The task:
Each line of the material must be returned exactly.

(begin)

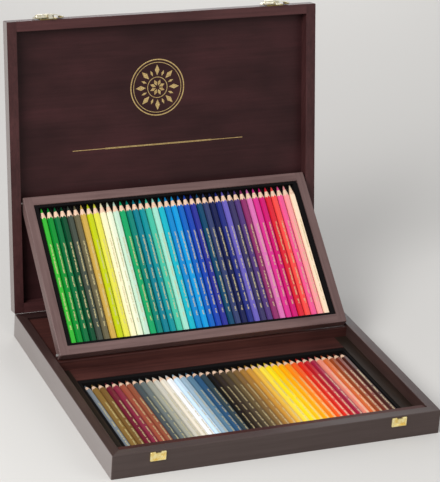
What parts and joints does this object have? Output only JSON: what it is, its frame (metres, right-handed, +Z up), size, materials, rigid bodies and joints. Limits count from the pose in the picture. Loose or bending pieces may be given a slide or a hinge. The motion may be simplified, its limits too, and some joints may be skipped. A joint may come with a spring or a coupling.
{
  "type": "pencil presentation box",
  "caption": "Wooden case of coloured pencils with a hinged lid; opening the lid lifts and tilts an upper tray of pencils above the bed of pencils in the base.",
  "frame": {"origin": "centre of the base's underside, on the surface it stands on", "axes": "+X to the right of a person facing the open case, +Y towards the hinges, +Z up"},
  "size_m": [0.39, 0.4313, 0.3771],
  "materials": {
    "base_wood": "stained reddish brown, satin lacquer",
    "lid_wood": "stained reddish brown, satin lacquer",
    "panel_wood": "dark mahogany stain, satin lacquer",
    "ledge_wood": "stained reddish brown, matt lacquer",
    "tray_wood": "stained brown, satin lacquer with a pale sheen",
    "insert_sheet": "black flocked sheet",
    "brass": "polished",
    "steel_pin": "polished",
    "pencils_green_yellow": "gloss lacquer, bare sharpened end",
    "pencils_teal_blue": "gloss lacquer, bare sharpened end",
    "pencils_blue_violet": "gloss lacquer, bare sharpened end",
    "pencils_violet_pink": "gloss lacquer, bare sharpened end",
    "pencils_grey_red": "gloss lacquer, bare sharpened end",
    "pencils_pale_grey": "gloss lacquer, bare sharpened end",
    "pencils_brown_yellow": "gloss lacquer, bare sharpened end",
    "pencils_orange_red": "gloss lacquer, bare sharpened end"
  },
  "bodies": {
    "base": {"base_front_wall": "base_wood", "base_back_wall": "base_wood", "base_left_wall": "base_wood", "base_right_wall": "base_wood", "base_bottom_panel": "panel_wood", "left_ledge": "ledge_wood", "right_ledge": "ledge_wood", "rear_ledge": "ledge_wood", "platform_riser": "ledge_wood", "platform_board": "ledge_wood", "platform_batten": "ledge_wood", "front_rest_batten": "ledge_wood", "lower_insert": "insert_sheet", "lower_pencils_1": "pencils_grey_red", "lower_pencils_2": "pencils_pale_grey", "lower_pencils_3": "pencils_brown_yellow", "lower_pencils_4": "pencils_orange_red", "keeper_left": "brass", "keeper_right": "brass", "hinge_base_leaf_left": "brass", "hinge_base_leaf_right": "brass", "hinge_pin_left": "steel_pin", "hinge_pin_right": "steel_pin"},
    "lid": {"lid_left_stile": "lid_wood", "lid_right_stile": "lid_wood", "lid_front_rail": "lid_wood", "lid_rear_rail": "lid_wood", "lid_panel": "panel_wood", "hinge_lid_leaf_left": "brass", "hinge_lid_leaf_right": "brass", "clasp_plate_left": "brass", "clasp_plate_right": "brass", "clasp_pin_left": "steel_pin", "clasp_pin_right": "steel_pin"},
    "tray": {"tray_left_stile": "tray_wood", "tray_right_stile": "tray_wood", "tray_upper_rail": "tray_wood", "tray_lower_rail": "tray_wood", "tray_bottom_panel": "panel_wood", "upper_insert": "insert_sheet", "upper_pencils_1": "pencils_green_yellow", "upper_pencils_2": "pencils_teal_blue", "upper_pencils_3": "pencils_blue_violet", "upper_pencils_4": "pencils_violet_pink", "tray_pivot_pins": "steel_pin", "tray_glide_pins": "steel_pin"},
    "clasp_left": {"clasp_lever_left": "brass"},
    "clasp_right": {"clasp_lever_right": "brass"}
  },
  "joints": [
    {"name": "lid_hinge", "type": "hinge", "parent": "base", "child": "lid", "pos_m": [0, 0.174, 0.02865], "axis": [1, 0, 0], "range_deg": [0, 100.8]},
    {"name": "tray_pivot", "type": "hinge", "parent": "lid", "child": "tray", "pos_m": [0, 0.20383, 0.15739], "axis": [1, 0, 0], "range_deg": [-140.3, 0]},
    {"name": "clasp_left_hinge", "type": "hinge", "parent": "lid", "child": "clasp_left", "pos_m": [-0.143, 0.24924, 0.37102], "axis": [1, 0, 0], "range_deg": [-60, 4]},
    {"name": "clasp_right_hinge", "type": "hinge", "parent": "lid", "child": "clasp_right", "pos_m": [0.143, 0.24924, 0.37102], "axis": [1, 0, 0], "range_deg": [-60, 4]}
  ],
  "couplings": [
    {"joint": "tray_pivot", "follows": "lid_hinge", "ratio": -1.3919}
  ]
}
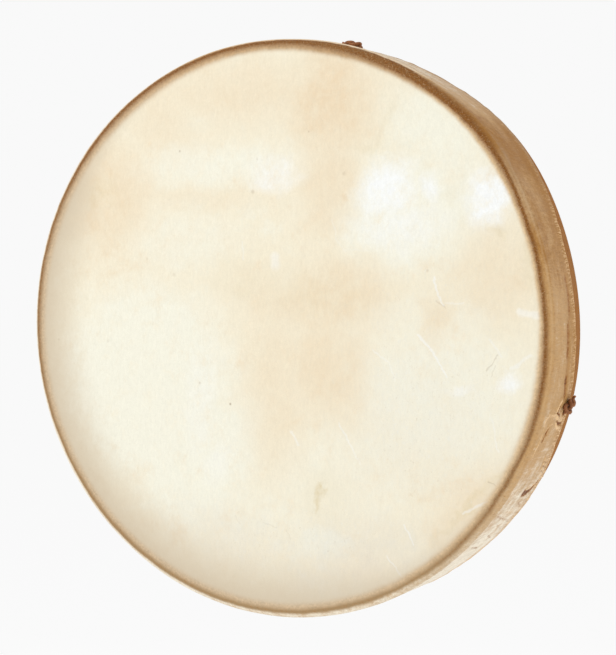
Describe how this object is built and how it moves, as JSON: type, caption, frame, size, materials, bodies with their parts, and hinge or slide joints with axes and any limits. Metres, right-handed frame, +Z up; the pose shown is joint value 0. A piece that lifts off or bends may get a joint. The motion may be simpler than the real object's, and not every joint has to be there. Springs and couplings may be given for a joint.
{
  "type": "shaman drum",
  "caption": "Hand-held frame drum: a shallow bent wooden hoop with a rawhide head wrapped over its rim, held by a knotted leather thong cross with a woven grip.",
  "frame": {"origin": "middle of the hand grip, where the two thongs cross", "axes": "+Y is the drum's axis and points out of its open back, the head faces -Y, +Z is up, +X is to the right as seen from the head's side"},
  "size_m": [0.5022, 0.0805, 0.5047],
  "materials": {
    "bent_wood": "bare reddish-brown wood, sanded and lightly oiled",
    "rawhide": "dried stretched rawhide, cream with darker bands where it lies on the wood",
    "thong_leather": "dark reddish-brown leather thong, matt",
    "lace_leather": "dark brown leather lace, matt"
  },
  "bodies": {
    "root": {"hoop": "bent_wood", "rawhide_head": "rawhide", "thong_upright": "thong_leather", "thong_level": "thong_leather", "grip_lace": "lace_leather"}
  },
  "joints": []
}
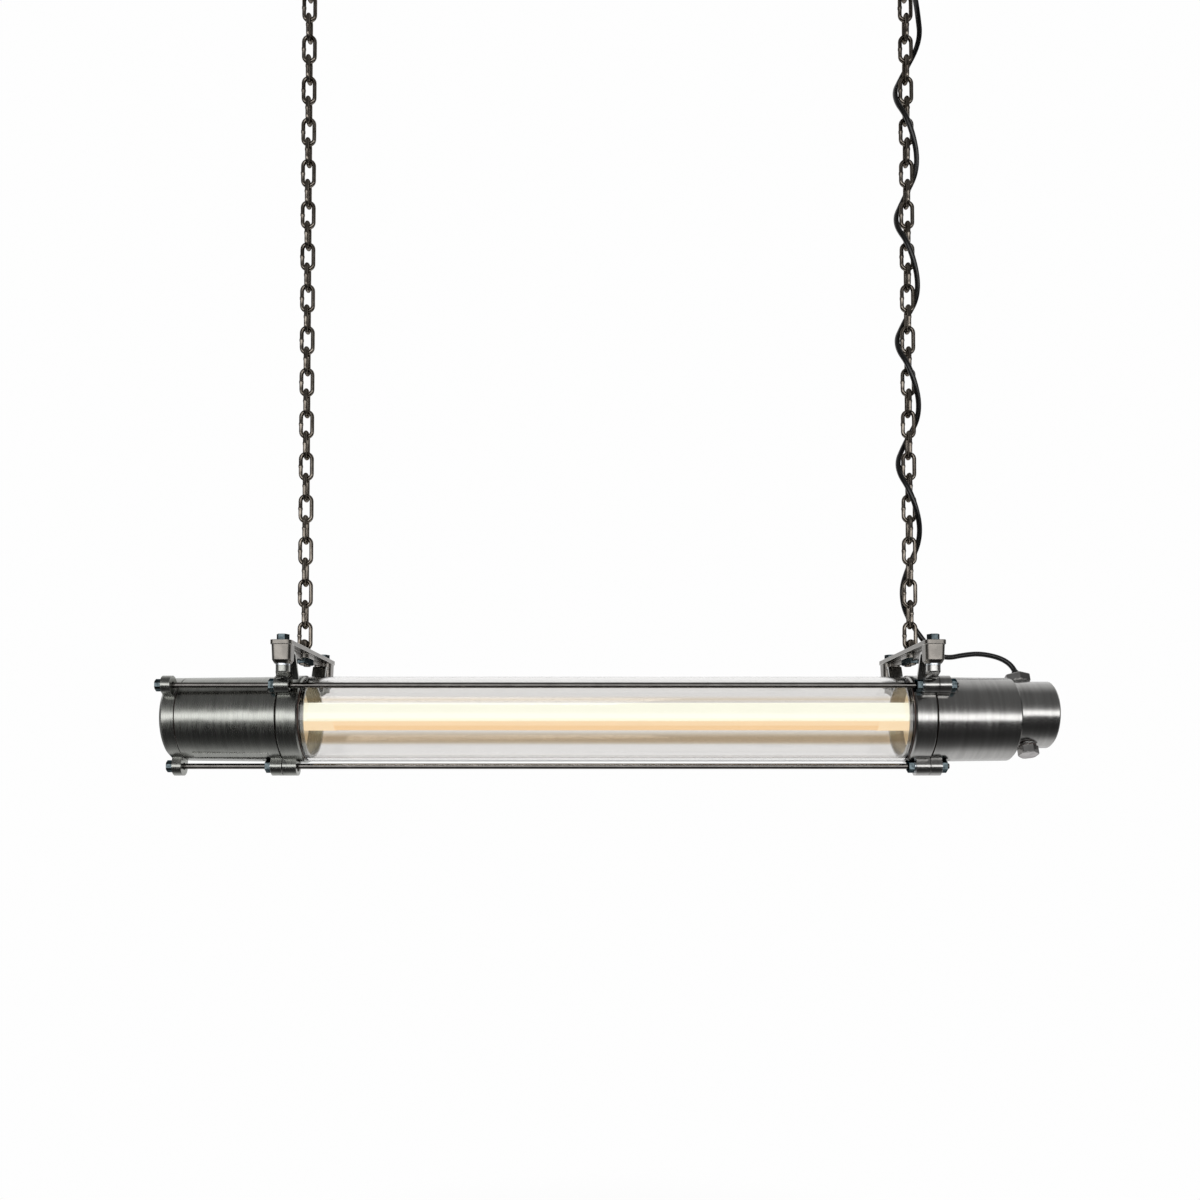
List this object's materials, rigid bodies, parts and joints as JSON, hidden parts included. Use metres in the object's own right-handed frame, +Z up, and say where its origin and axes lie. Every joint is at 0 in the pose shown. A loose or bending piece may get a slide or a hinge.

(end)

Result of the task:
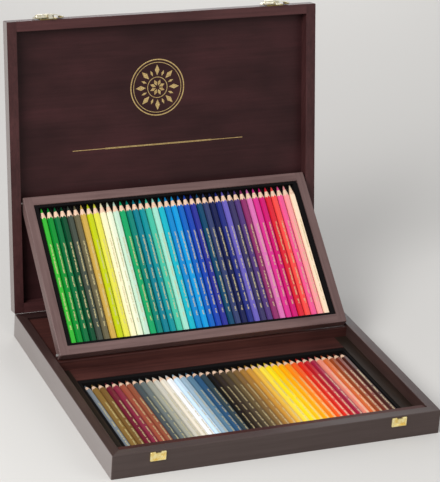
What parts and joints does this object have? Output only JSON: what it is, its frame (metres, right-handed, +Z up), size, materials, rigid bodies and joints. Limits count from the pose in the picture. Loose or bending pieces may be given a slide or a hinge. The motion may be simplified, its limits too, and some joints may be skipped. A joint may come with a spring or a coupling.
{
  "type": "pencil presentation box",
  "caption": "Wooden case of coloured pencils with a hinged lid; opening the lid lifts and tilts an upper tray of pencils above the bed of pencils in the base.",
  "frame": {"origin": "centre of the base's underside, on the surface it stands on", "axes": "+X to the right of a person facing the open case, +Y towards the hinges, +Z up"},
  "size_m": [0.39, 0.4313, 0.3771],
  "materials": {
    "base_wood": "stained reddish brown, satin lacquer",
    "lid_wood": "stained reddish brown, satin lacquer",
    "panel_wood": "dark mahogany stain, satin lacquer",
    "ledge_wood": "stained reddish brown, matt lacquer",
    "tray_wood": "stained brown, satin lacquer with a pale sheen",
    "insert_sheet": "black flocked sheet",
    "brass": "polished",
    "steel_pin": "polished",
    "pencils_green_yellow": "gloss lacquer, bare sharpened end",
    "pencils_teal_blue": "gloss lacquer, bare sharpened end",
    "pencils_blue_violet": "gloss lacquer, bare sharpened end",
    "pencils_violet_pink": "gloss lacquer, bare sharpened end",
    "pencils_grey_red": "gloss lacquer, bare sharpened end",
    "pencils_pale_grey": "gloss lacquer, bare sharpened end",
    "pencils_brown_yellow": "gloss lacquer, bare sharpened end",
    "pencils_orange_red": "gloss lacquer, bare sharpened end"
  },
  "bodies": {
    "base": {"base_front_wall": "base_wood", "base_back_wall": "base_wood", "base_left_wall": "base_wood", "base_right_wall": "base_wood", "base_bottom_panel": "panel_wood", "left_ledge": "ledge_wood", "right_ledge": "ledge_wood", "rear_ledge": "ledge_wood", "platform_riser": "ledge_wood", "platform_board": "ledge_wood", "platform_batten": "ledge_wood", "front_rest_batten": "ledge_wood", "lower_insert": "insert_sheet", "lower_pencils_1": "pencils_grey_red", "lower_pencils_2": "pencils_pale_grey", "lower_pencils_3": "pencils_brown_yellow", "lower_pencils_4": "pencils_orange_red", "keeper_left": "brass", "keeper_right": "brass", "hinge_base_leaf_left": "brass", "hinge_base_leaf_right": "brass", "hinge_pin_left": "steel_pin", "hinge_pin_right": "steel_pin"},
    "lid": {"lid_left_stile": "lid_wood", "lid_right_stile": "lid_wood", "lid_front_rail": "lid_wood", "lid_rear_rail": "lid_wood", "lid_panel": "panel_wood", "hinge_lid_leaf_left": "brass", "hinge_lid_leaf_right": "brass", "clasp_plate_left": "brass", "clasp_plate_right": "brass", "clasp_pin_left": "steel_pin", "clasp_pin_right": "steel_pin"},
    "tray": {"tray_left_stile": "tray_wood", "tray_right_stile": "tray_wood", "tray_upper_rail": "tray_wood", "tray_lower_rail": "tray_wood", "tray_bottom_panel": "panel_wood", "upper_insert": "insert_sheet", "upper_pencils_1": "pencils_green_yellow", "upper_pencils_2": "pencils_teal_blue", "upper_pencils_3": "pencils_blue_violet", "upper_pencils_4": "pencils_violet_pink", "tray_pivot_pins": "steel_pin", "tray_glide_pins": "steel_pin"},
    "clasp_left": {"clasp_lever_left": "brass"},
    "clasp_right": {"clasp_lever_right": "brass"}
  },
  "joints": [
    {"name": "lid_hinge", "type": "hinge", "parent": "base", "child": "lid", "pos_m": [0, 0.174, 0.02865], "axis": [1, 0, 0], "range_deg": [0, 100.8]},
    {"name": "tray_pivot", "type": "hinge", "parent": "lid", "child": "tray", "pos_m": [0, 0.20383, 0.15739], "axis": [1, 0, 0], "range_deg": [-140.3, 0]},
    {"name": "clasp_left_hinge", "type": "hinge", "parent": "lid", "child": "clasp_left", "pos_m": [-0.143, 0.24924, 0.37102], "axis": [1, 0, 0], "range_deg": [-60, 4]},
    {"name": "clasp_right_hinge", "type": "hinge", "parent": "lid", "child": "clasp_right", "pos_m": [0.143, 0.24924, 0.37102], "axis": [1, 0, 0], "range_deg": [-60, 4]}
  ],
  "couplings": [
    {"joint": "tray_pivot", "follows": "lid_hinge", "ratio": -1.3919}
  ]
}
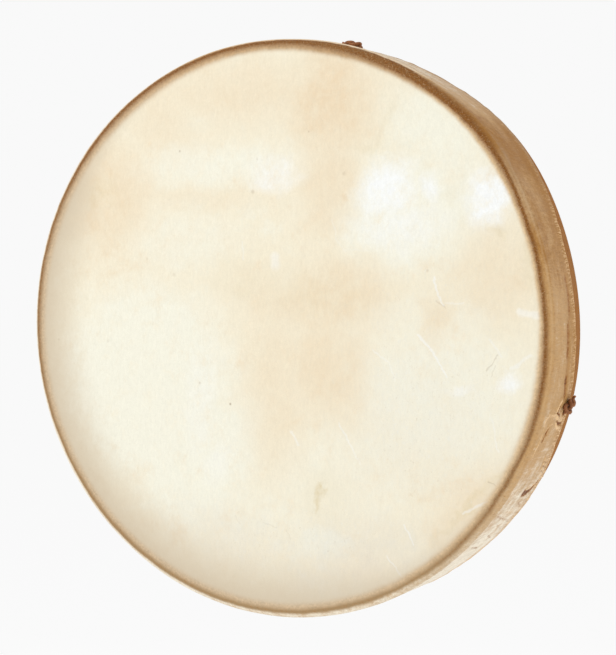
Describe how this object is built and how it moves, as JSON: type, caption, frame, size, materials, bodies with their parts, and hinge or slide joints with axes and any limits. Metres, right-handed frame, +Z up; the pose shown is joint value 0. A piece that lifts off or bends may get a joint. The motion may be simpler than the real object's, and not every joint has to be there. Springs and couplings may be given for a joint.
{
  "type": "shaman drum",
  "caption": "Hand-held frame drum: a shallow bent wooden hoop with a rawhide head wrapped over its rim, held by a knotted leather thong cross with a woven grip.",
  "frame": {"origin": "middle of the hand grip, where the two thongs cross", "axes": "+Y is the drum's axis and points out of its open back, the head faces -Y, +Z is up, +X is to the right as seen from the head's side"},
  "size_m": [0.5022, 0.0805, 0.5047],
  "materials": {
    "bent_wood": "bare reddish-brown wood, sanded and lightly oiled",
    "rawhide": "dried stretched rawhide, cream with darker bands where it lies on the wood",
    "thong_leather": "dark reddish-brown leather thong, matt",
    "lace_leather": "dark brown leather lace, matt"
  },
  "bodies": {
    "root": {"hoop": "bent_wood", "rawhide_head": "rawhide", "thong_upright": "thong_leather", "thong_level": "thong_leather", "grip_lace": "lace_leather"}
  },
  "joints": []
}
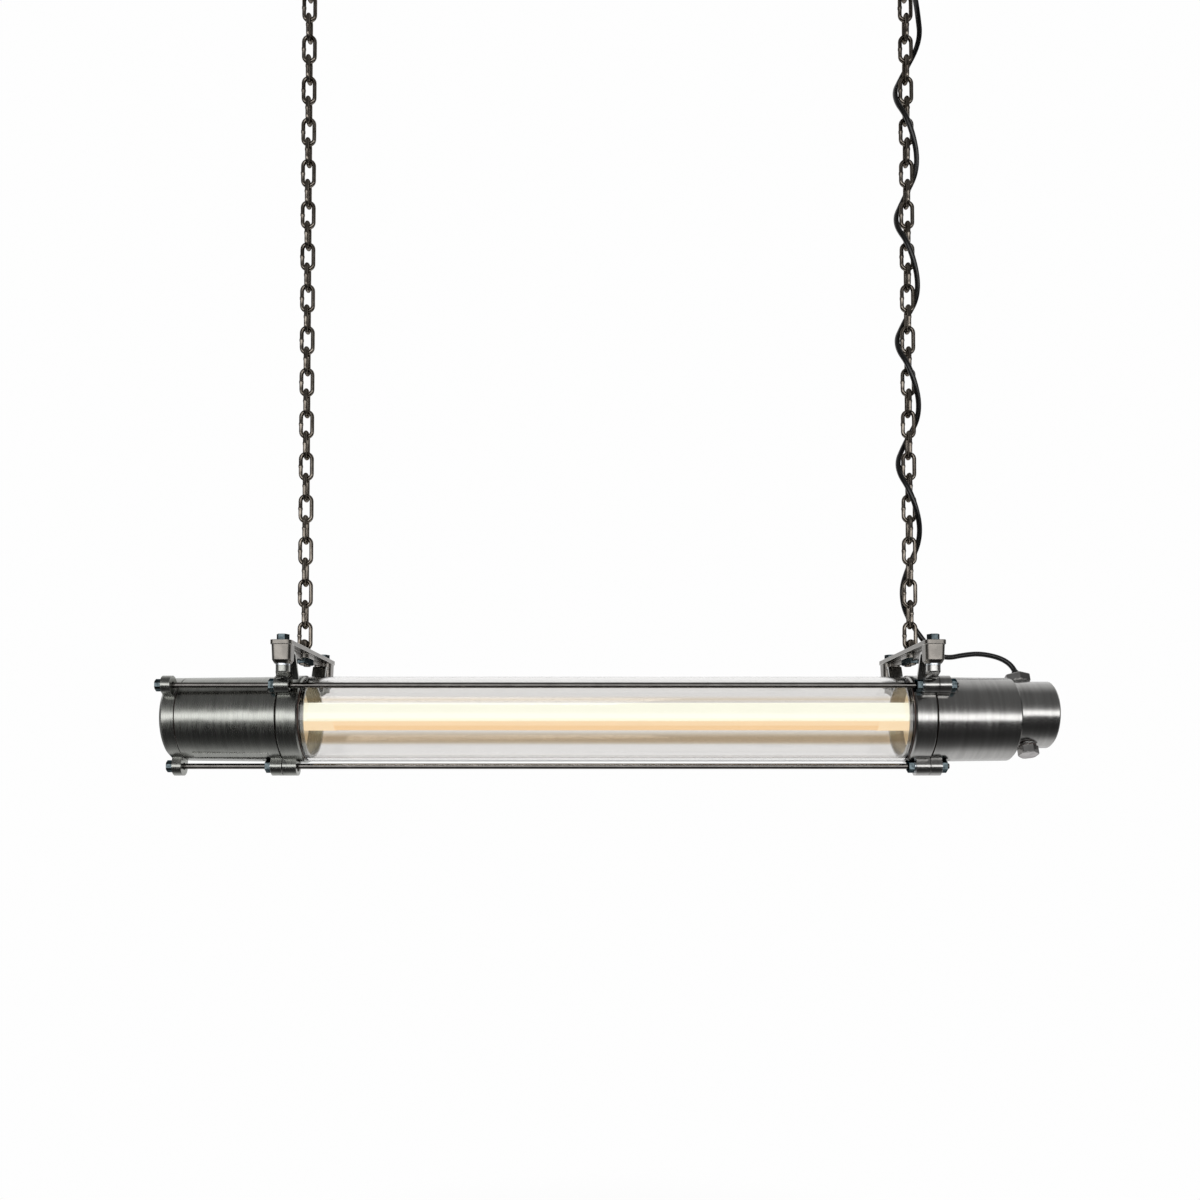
List this object's materials, rigid bodies, parts and joints as JSON, hidden parts included. Use metres in the object's own right-handed frame, +Z up, and say where its origin and axes lie. Every joint is at 0 in the pose shown. A loose or bending piece may get a slide or a hinge.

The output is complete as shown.